Key Decisions for Investors

  • Long selective SEB exposure (STO: SEB A): initiate a 2–3% NAV position in the next 2–6 weeks to capture buyback-driven EPS accretion and float scarcity. Target +20% price from entry over 6–12 months, stop-loss at -8% (or hedge tail risk with a 6-month 10% OTM put).
  • Call-spread alternative: buy a 6-month SEB A call spread (buy 15–20% OTM, sell 30–35% OTM) sized to risk 0.5% NAV to capture asymmetric upside if buyback and benign macro lift the multiple; capped loss equals premium, target 3–5x return if sentiment remains positive.

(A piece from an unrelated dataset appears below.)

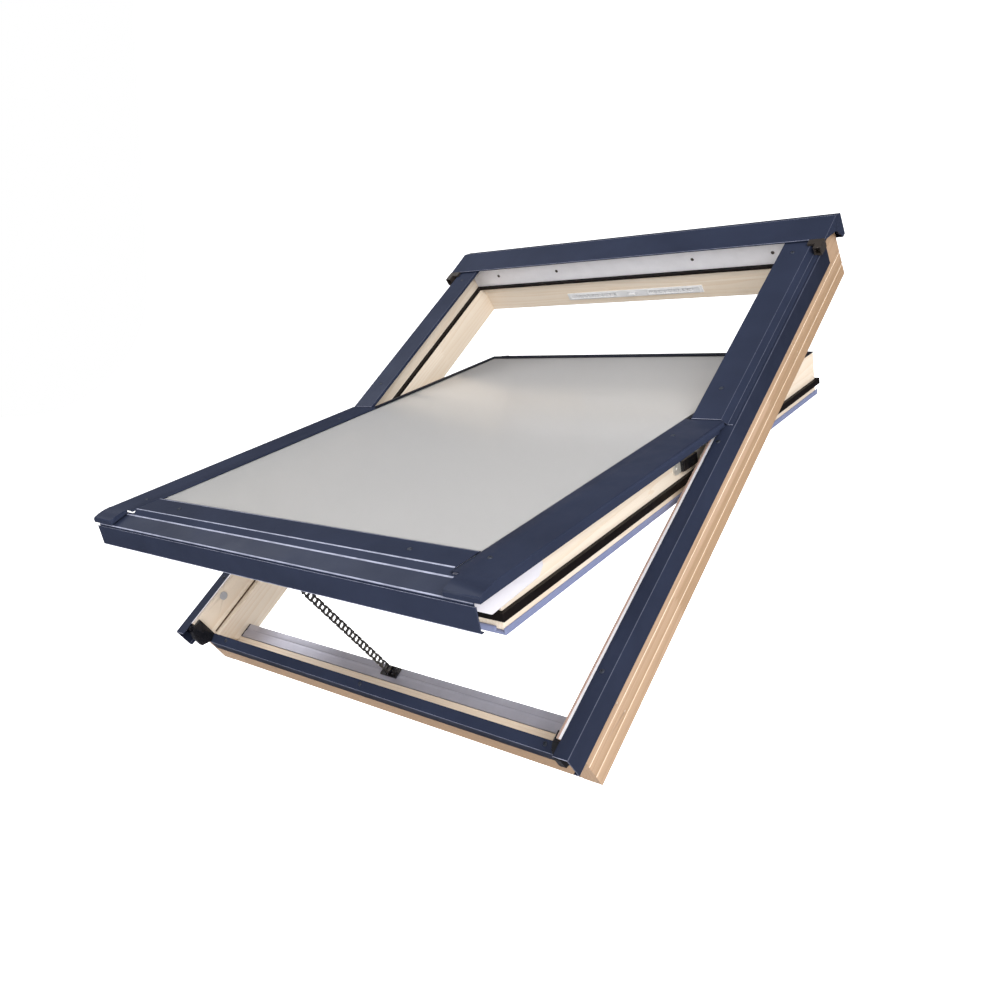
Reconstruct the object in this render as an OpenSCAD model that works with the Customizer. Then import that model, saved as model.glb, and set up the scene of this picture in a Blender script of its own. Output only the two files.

  • Pair trade to isolate buyback alpha: long SEB A / short equivalent notional of a Swedish large-cap bank peer or banking ETF for 3–6 months. This isolates company-specific capital-return upside; trim if sector funding spreads widen or SEB CDS cheapens by >25bps.
  • Tail-hedge if running size: buy 6-month puts or buy protection via bank CDS (if liquid) sized to cover 25–50% of position notional. Rationale: protects against abrupt CET1 repricing or macro shock that would flip buyback narrative to capital mismanagement within 1–3 quarters.